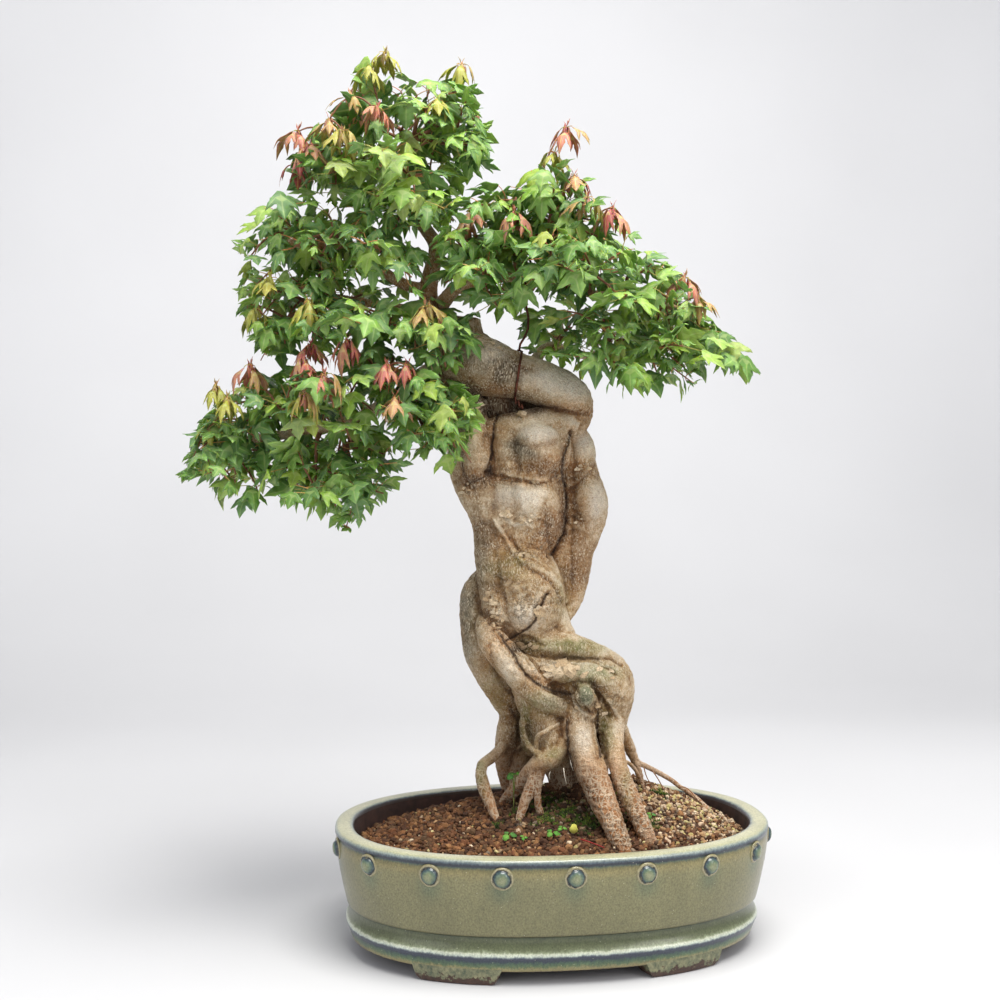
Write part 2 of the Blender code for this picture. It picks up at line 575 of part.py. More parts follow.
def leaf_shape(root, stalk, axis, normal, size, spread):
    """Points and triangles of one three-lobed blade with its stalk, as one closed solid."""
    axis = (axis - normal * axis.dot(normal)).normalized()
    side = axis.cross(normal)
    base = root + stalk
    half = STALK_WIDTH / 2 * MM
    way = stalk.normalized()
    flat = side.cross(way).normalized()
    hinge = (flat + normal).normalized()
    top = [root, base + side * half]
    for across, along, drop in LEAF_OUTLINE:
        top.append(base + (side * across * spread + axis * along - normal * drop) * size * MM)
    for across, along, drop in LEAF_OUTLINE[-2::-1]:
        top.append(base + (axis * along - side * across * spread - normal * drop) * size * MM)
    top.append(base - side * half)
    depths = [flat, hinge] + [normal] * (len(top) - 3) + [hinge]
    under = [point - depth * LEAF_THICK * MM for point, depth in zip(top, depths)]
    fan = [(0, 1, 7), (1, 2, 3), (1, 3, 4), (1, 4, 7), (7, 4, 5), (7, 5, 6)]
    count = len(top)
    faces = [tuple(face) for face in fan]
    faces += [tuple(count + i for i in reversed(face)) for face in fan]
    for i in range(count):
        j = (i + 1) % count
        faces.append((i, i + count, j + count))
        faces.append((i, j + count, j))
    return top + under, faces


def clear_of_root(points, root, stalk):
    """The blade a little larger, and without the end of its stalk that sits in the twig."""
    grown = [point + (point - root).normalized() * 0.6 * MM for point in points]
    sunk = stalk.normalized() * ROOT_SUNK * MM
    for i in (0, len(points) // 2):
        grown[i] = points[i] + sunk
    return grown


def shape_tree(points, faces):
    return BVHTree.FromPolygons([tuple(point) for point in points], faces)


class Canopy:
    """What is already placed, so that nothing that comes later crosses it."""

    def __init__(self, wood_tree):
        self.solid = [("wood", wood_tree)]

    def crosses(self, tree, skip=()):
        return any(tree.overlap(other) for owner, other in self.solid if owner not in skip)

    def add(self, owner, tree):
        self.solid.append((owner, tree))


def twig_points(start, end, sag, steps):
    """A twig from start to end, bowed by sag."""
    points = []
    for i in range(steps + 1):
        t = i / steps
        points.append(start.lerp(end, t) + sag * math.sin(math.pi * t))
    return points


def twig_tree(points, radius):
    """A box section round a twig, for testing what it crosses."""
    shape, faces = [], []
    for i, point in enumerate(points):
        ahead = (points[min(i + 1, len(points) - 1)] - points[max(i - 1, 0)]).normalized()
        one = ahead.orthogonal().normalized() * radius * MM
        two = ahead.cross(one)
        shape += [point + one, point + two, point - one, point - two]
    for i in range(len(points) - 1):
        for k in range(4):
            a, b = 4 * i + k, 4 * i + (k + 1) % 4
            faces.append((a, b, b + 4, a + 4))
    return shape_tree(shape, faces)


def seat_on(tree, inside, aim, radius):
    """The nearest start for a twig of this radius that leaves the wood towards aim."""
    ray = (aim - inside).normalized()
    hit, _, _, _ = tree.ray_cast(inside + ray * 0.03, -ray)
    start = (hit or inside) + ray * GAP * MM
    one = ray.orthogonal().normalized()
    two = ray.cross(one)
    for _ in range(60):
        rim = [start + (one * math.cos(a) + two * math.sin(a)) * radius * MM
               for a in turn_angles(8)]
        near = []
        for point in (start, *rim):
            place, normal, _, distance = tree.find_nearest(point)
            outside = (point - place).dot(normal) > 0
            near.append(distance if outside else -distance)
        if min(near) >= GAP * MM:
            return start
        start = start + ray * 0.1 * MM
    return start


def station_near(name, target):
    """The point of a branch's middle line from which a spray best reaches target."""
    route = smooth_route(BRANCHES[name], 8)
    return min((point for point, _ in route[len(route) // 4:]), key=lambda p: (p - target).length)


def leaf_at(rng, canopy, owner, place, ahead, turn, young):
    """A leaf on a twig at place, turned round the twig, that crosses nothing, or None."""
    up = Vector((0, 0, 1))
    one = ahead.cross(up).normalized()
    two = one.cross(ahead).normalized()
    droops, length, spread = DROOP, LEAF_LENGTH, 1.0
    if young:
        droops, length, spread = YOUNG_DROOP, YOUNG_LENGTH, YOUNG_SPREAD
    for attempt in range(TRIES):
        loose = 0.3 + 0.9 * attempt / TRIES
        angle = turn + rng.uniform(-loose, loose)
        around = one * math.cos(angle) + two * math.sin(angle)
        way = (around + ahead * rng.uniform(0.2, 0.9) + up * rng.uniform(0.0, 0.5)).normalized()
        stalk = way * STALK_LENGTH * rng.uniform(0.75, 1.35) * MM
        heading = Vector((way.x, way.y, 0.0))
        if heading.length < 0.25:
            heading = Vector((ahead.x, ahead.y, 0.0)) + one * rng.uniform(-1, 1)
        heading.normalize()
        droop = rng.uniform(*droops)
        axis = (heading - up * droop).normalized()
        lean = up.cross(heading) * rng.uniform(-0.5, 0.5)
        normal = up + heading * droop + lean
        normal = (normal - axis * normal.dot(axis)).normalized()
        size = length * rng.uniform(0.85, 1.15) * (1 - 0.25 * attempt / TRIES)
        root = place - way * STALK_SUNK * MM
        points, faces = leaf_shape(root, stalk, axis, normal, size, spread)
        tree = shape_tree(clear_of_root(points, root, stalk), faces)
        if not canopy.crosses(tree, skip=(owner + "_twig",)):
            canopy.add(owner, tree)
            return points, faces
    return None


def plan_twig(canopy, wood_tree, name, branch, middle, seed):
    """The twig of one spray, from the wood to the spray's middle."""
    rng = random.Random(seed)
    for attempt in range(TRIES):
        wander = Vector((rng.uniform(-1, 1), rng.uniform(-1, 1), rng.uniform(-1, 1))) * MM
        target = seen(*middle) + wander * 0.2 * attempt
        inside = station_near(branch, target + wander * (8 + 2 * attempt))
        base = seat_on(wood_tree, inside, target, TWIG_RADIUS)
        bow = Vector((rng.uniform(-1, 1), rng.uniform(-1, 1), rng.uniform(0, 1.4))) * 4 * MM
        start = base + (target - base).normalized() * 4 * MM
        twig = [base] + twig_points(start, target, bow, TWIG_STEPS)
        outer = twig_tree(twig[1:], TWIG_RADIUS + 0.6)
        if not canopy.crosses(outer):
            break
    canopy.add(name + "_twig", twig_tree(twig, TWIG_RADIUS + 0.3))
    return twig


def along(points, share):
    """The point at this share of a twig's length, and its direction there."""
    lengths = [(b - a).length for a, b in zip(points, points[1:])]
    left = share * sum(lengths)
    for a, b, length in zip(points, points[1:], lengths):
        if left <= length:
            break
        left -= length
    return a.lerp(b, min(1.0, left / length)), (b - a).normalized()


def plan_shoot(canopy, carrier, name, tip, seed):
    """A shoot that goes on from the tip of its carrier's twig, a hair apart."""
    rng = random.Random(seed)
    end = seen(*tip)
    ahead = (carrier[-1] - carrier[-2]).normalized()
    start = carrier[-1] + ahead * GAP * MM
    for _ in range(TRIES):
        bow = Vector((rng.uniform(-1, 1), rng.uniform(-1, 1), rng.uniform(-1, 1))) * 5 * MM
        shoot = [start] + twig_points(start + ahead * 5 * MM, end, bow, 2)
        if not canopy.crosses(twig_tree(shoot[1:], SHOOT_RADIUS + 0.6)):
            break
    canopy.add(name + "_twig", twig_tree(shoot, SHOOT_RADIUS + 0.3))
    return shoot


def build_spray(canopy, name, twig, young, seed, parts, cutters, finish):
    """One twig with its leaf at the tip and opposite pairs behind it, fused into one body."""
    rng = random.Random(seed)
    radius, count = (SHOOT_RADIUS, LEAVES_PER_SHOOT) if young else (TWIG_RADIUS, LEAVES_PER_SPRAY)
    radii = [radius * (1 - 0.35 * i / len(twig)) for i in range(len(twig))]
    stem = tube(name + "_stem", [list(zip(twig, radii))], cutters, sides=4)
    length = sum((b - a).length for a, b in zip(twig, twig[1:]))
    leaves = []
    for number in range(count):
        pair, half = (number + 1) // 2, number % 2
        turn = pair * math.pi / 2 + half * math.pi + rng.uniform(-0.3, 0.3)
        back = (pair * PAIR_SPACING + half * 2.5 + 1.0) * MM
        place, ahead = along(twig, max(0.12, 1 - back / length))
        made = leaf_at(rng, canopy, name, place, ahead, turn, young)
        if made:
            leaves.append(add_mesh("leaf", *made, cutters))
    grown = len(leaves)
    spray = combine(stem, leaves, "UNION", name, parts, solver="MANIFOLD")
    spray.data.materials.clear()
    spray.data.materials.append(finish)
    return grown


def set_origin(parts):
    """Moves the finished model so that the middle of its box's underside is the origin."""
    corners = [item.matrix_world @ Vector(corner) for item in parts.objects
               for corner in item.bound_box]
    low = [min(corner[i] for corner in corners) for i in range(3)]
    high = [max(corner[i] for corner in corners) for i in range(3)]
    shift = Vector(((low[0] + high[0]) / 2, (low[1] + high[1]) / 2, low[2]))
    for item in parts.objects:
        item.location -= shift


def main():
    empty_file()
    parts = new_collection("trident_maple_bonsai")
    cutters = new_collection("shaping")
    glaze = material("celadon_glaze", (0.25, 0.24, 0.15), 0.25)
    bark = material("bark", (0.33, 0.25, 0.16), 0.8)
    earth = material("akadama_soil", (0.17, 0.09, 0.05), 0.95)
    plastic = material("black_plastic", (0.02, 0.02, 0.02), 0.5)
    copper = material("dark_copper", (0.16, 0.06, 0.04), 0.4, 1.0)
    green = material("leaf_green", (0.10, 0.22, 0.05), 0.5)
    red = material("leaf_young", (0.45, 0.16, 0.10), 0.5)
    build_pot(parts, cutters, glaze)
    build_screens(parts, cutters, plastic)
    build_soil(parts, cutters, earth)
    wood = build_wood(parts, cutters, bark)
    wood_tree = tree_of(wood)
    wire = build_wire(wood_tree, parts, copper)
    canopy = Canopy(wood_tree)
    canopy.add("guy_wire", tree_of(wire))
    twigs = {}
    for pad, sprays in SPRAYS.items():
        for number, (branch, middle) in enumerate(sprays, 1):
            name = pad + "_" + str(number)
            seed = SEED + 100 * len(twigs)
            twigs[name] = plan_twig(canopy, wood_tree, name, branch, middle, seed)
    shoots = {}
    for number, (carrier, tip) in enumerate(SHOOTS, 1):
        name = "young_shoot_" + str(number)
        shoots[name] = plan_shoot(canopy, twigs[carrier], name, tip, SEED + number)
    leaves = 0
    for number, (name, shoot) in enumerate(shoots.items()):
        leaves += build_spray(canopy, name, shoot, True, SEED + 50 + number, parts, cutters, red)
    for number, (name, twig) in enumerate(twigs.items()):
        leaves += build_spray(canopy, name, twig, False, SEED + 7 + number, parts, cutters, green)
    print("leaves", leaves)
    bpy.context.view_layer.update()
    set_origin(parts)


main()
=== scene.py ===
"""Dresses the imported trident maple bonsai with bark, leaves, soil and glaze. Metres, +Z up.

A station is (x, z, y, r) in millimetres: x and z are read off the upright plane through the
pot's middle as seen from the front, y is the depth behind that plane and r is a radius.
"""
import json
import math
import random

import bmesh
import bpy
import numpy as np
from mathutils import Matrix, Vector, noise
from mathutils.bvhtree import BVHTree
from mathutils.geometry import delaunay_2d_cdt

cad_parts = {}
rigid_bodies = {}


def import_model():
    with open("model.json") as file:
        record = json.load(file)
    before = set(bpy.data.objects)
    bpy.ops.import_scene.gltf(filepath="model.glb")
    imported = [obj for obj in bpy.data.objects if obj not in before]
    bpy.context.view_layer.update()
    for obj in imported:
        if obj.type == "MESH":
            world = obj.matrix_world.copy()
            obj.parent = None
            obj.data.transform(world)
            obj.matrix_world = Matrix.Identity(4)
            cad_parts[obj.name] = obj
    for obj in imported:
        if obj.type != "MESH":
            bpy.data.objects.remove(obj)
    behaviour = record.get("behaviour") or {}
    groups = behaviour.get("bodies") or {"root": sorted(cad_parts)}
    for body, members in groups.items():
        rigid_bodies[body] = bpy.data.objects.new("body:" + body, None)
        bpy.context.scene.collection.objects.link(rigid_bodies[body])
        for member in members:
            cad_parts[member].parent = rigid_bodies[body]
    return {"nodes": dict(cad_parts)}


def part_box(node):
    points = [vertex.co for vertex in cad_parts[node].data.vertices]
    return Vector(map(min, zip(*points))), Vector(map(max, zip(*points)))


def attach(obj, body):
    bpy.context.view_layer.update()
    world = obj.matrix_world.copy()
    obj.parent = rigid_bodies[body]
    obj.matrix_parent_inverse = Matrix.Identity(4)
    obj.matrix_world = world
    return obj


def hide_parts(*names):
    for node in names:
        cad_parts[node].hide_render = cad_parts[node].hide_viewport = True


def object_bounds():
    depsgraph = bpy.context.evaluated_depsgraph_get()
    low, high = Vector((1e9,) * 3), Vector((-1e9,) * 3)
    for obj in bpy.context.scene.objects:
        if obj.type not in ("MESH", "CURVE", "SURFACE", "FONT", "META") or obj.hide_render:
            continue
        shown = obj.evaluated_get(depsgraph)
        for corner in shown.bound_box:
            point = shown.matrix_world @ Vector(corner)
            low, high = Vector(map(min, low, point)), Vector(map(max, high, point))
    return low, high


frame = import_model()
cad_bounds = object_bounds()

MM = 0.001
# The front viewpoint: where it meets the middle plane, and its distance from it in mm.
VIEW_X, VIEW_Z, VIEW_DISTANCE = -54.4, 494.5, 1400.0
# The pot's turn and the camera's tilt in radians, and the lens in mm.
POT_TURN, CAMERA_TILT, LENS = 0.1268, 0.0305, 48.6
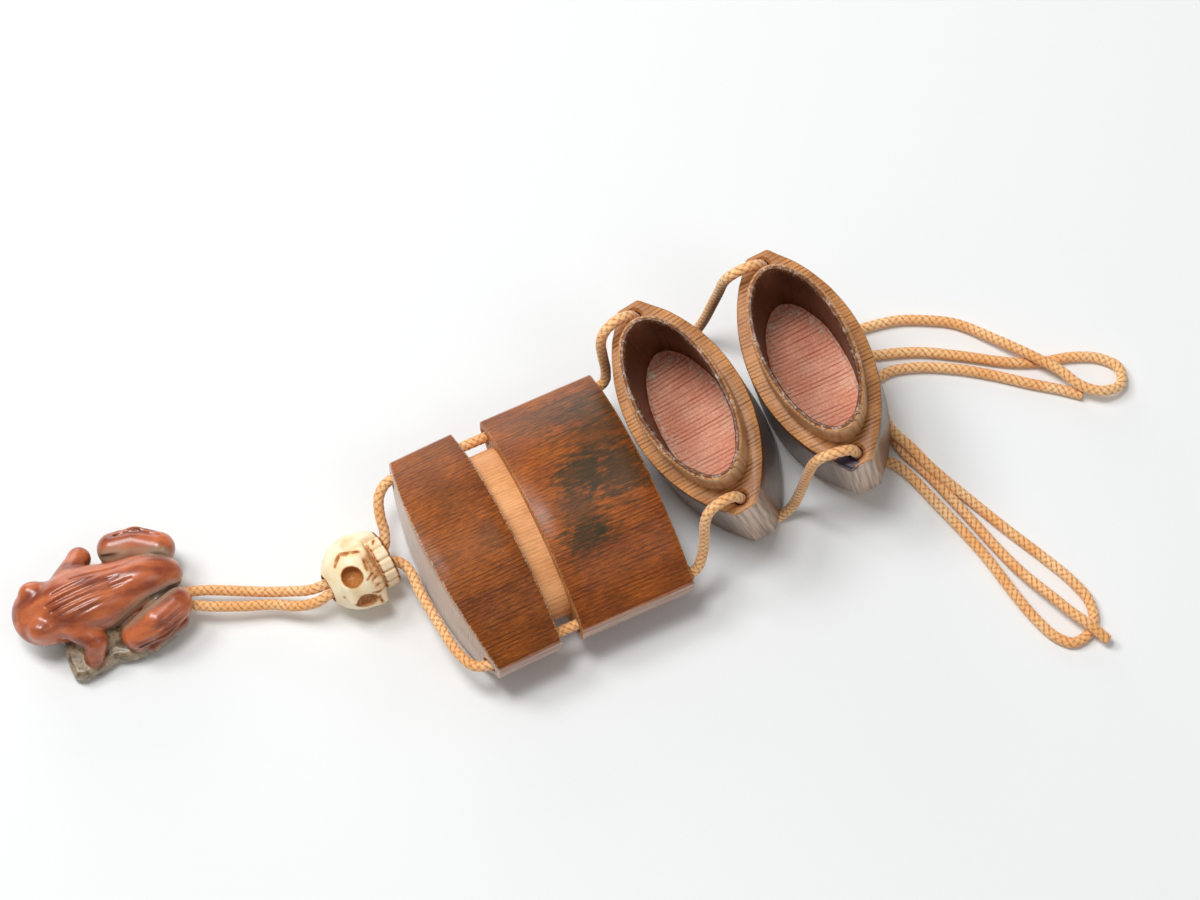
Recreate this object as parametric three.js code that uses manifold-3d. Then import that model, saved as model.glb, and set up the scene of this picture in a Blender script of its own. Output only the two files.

▸ EXERCISE OBJECTIVE
From the line containing "depsgraph = bpy.context.evaluated_depsgraph_get()" through the closing line of the material above, return every line exactly and omit all others.

▸ EXERCISE SOLUTION
    depsgraph = bpy.context.evaluated_depsgraph_get()
    low, high = Vector((1e9,) * 3), Vector((-1e9,) * 3)
    for obj in bpy.context.scene.objects:
        if obj.type not in ("MESH", "CURVE", "SURFACE", "FONT", "META") or obj.hide_render:
            continue
        shown = obj.evaluated_get(depsgraph)
        for corner in shown.bound_box:
            point = shown.matrix_world @ Vector(corner)
            low, high = Vector(map(min, low, point)), Vector(map(max, high, point))
    return low, high


frame = import_model()
cad_bounds = object_bounds()

MM = 0.001
# The front viewpoint: where it meets the middle plane, and its distance from it in mm.
VIEW_X, VIEW_Z, VIEW_DISTANCE = -54.4, 494.5, 1400.0
# The pot's turn and the camera's tilt in radians, and the lens in mm.
POT_TURN, CAMERA_TILT, LENS = 0.1268, 0.0305, 48.6
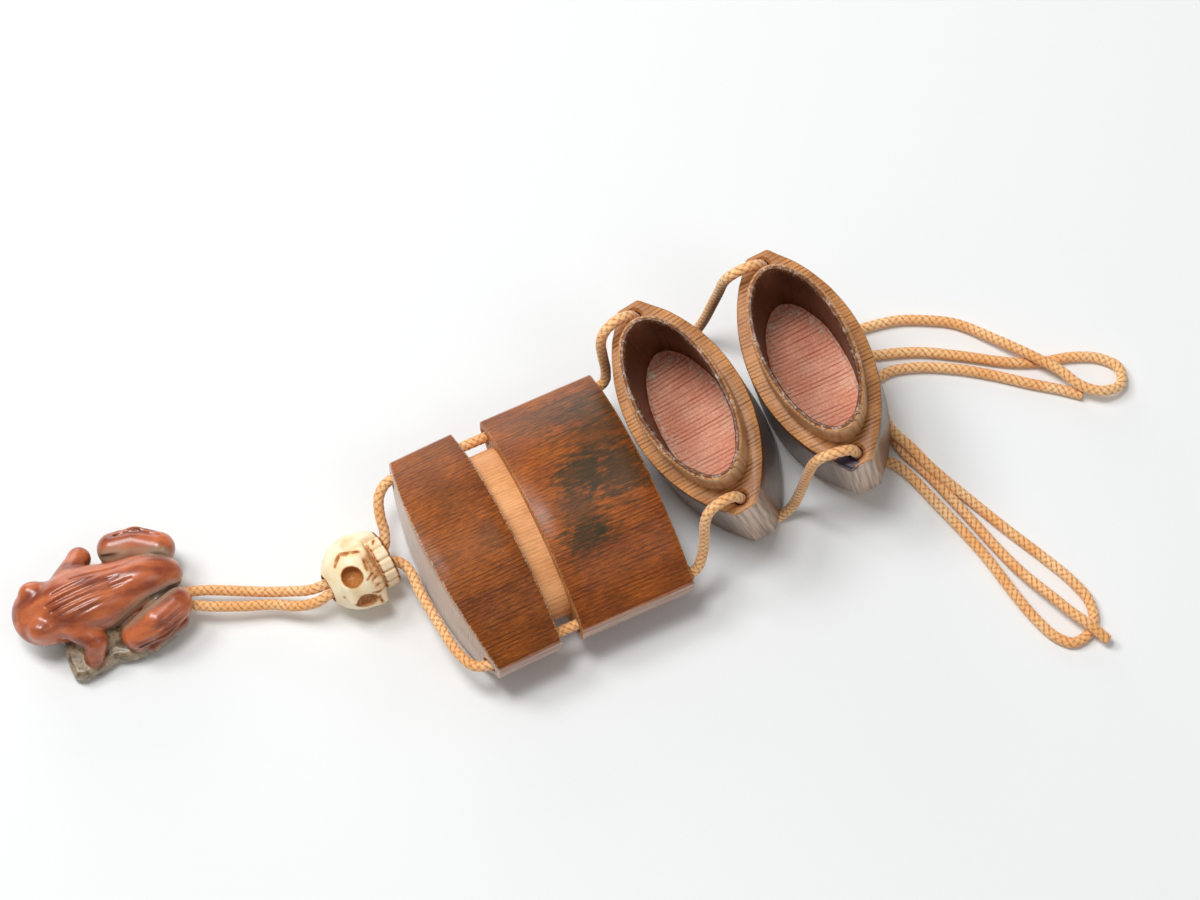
Recreate this object as parametric three.js code that uses manifold-3d. Then import that model, saved as model.glb, and set up the scene of this picture in a Blender script of its own. Output only the two files.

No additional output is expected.